# Data excerpt:
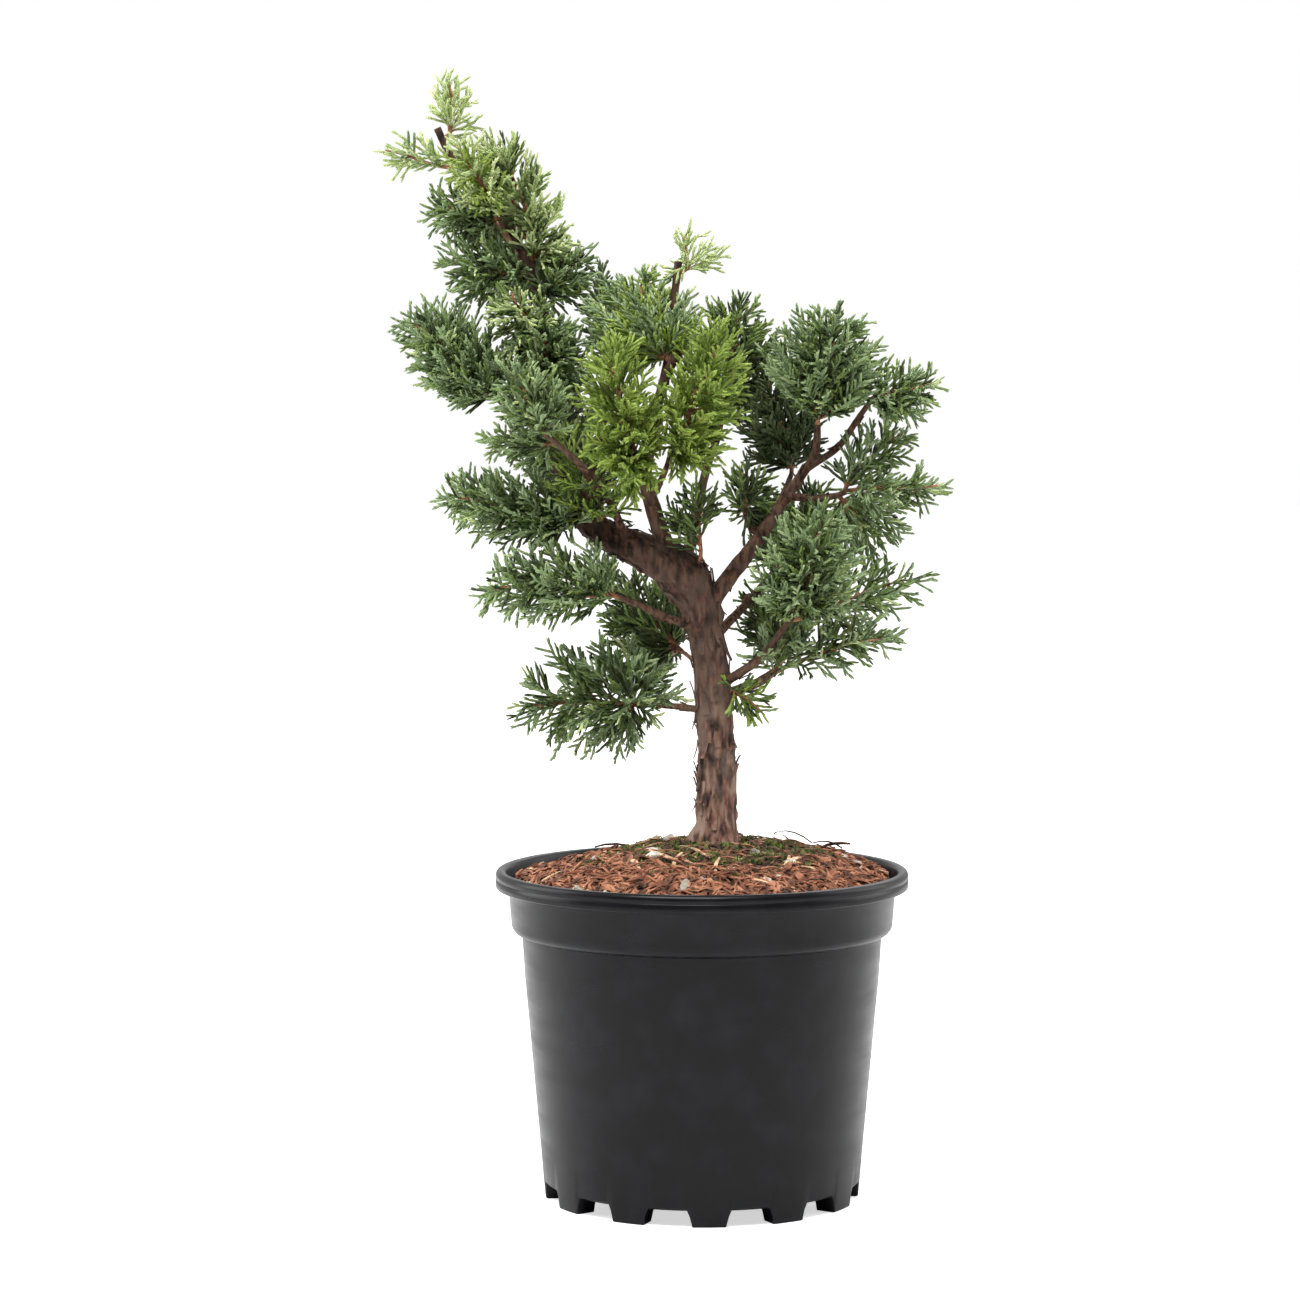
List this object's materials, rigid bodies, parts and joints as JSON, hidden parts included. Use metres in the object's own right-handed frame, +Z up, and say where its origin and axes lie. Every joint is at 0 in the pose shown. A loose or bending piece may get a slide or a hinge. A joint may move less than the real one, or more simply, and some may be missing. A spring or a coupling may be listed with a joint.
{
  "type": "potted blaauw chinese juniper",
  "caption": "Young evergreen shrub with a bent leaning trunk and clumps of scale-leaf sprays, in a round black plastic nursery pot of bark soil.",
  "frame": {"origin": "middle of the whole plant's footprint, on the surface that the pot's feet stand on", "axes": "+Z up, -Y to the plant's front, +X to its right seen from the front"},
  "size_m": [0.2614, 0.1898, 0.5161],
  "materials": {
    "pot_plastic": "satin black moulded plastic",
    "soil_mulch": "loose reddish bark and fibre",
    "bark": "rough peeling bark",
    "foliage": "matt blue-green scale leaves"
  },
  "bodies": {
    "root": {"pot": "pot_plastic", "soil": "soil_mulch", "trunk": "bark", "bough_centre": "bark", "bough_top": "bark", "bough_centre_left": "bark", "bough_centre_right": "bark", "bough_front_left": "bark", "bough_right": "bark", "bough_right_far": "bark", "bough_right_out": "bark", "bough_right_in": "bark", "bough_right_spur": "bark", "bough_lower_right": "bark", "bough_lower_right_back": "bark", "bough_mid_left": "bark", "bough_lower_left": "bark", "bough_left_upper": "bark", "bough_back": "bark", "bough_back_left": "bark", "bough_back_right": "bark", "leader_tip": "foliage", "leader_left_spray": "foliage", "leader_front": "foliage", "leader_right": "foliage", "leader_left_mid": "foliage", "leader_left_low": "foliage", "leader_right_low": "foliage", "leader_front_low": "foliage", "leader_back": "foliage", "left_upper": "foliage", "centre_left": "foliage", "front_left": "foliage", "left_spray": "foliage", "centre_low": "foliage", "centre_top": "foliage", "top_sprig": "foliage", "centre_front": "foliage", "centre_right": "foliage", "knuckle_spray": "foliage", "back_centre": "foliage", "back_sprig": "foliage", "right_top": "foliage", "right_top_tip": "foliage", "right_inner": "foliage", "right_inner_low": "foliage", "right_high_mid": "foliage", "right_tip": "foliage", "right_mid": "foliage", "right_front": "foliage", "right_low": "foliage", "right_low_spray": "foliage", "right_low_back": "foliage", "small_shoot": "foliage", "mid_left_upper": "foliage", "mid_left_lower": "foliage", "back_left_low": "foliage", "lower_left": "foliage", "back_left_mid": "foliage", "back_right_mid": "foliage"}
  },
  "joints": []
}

# Exercise objective:
Each line of the material must be restated exactly.

# Exercise solution:
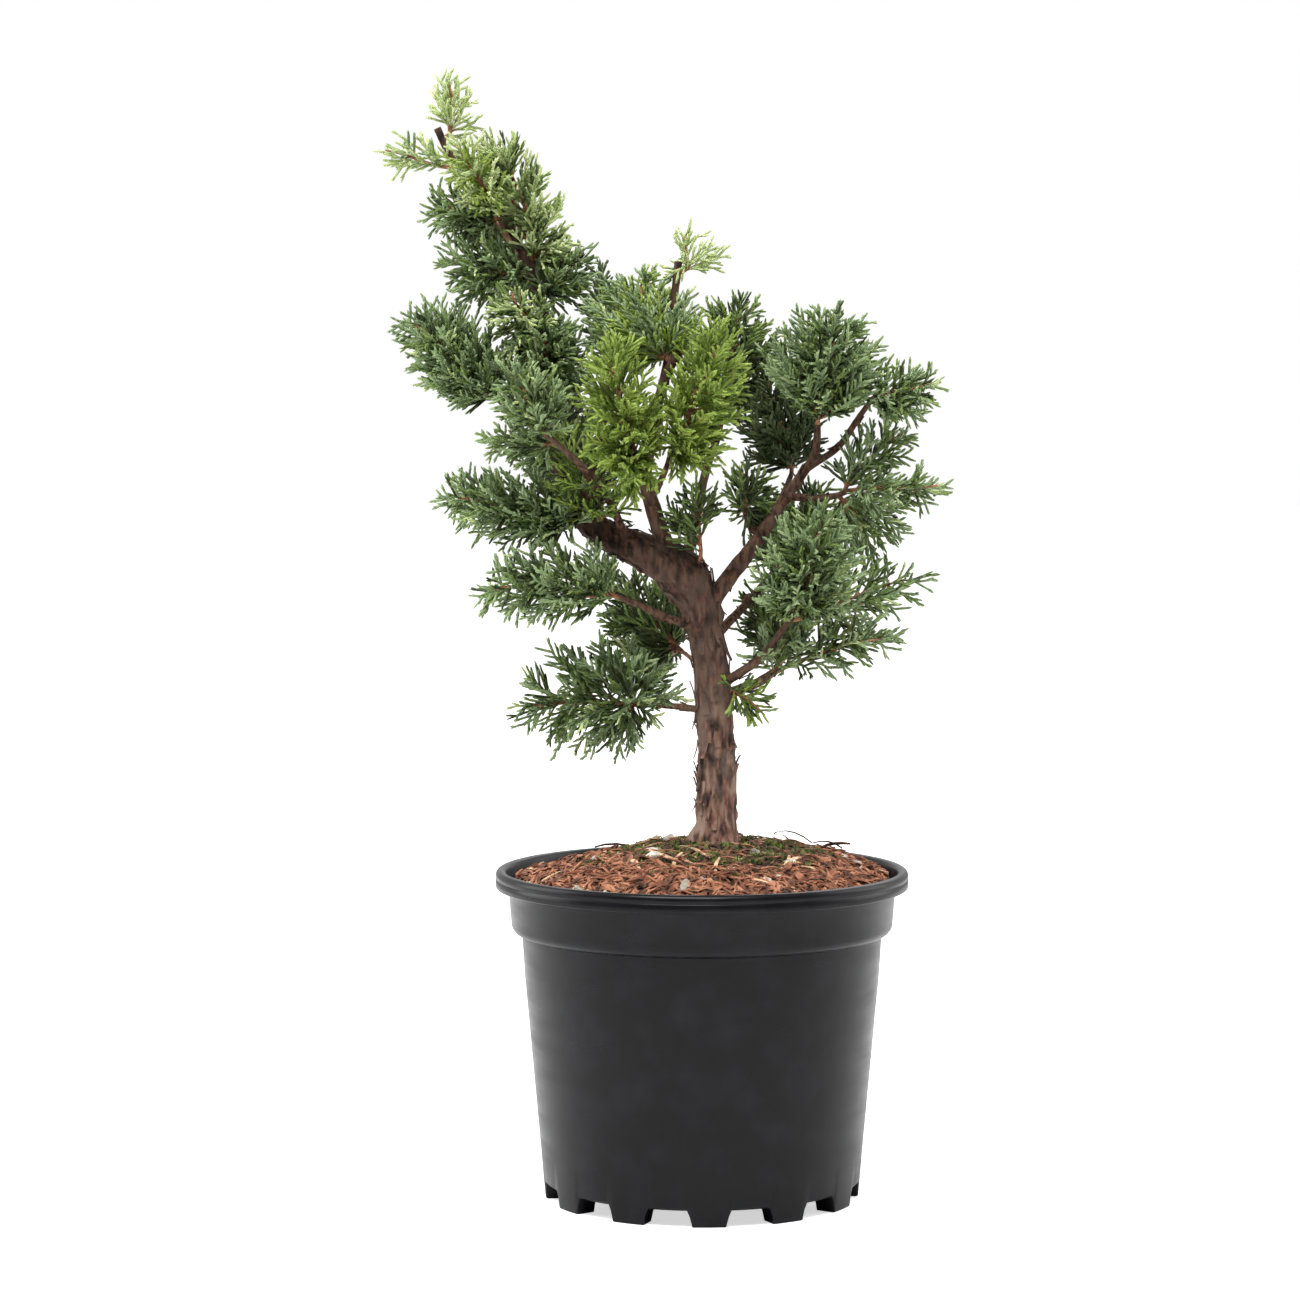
List this object's materials, rigid bodies, parts and joints as JSON, hidden parts included. Use metres in the object's own right-handed frame, +Z up, and say where its origin and axes lie. Every joint is at 0 in the pose shown. A loose or bending piece may get a slide or a hinge. A joint may move less than the real one, or more simply, and some may be missing. A spring or a coupling may be listed with a joint.
{
  "type": "potted blaauw chinese juniper",
  "caption": "Young evergreen shrub with a bent leaning trunk and clumps of scale-leaf sprays, in a round black plastic nursery pot of bark soil.",
  "frame": {"origin": "middle of the whole plant's footprint, on the surface that the pot's feet stand on", "axes": "+Z up, -Y to the plant's front, +X to its right seen from the front"},
  "size_m": [0.2614, 0.1898, 0.5161],
  "materials": {
    "pot_plastic": "satin black moulded plastic",
    "soil_mulch": "loose reddish bark and fibre",
    "bark": "rough peeling bark",
    "foliage": "matt blue-green scale leaves"
  },
  "bodies": {
    "root": {"pot": "pot_plastic", "soil": "soil_mulch", "trunk": "bark", "bough_centre": "bark", "bough_top": "bark", "bough_centre_left": "bark", "bough_centre_right": "bark", "bough_front_left": "bark", "bough_right": "bark", "bough_right_far": "bark", "bough_right_out": "bark", "bough_right_in": "bark", "bough_right_spur": "bark", "bough_lower_right": "bark", "bough_lower_right_back": "bark", "bough_mid_left": "bark", "bough_lower_left": "bark", "bough_left_upper": "bark", "bough_back": "bark", "bough_back_left": "bark", "bough_back_right": "bark", "leader_tip": "foliage", "leader_left_spray": "foliage", "leader_front": "foliage", "leader_right": "foliage", "leader_left_mid": "foliage", "leader_left_low": "foliage", "leader_right_low": "foliage", "leader_front_low": "foliage", "leader_back": "foliage", "left_upper": "foliage", "centre_left": "foliage", "front_left": "foliage", "left_spray": "foliage", "centre_low": "foliage", "centre_top": "foliage", "top_sprig": "foliage", "centre_front": "foliage", "centre_right": "foliage", "knuckle_spray": "foliage", "back_centre": "foliage", "back_sprig": "foliage", "right_top": "foliage", "right_top_tip": "foliage", "right_inner": "foliage", "right_inner_low": "foliage", "right_high_mid": "foliage", "right_tip": "foliage", "right_mid": "foliage", "right_front": "foliage", "right_low": "foliage", "right_low_spray": "foliage", "right_low_back": "foliage", "small_shoot": "foliage", "mid_left_upper": "foliage", "mid_left_lower": "foliage", "back_left_low": "foliage", "lower_left": "foliage", "back_left_mid": "foliage", "back_right_mid": "foliage"}
  },
  "joints": []
}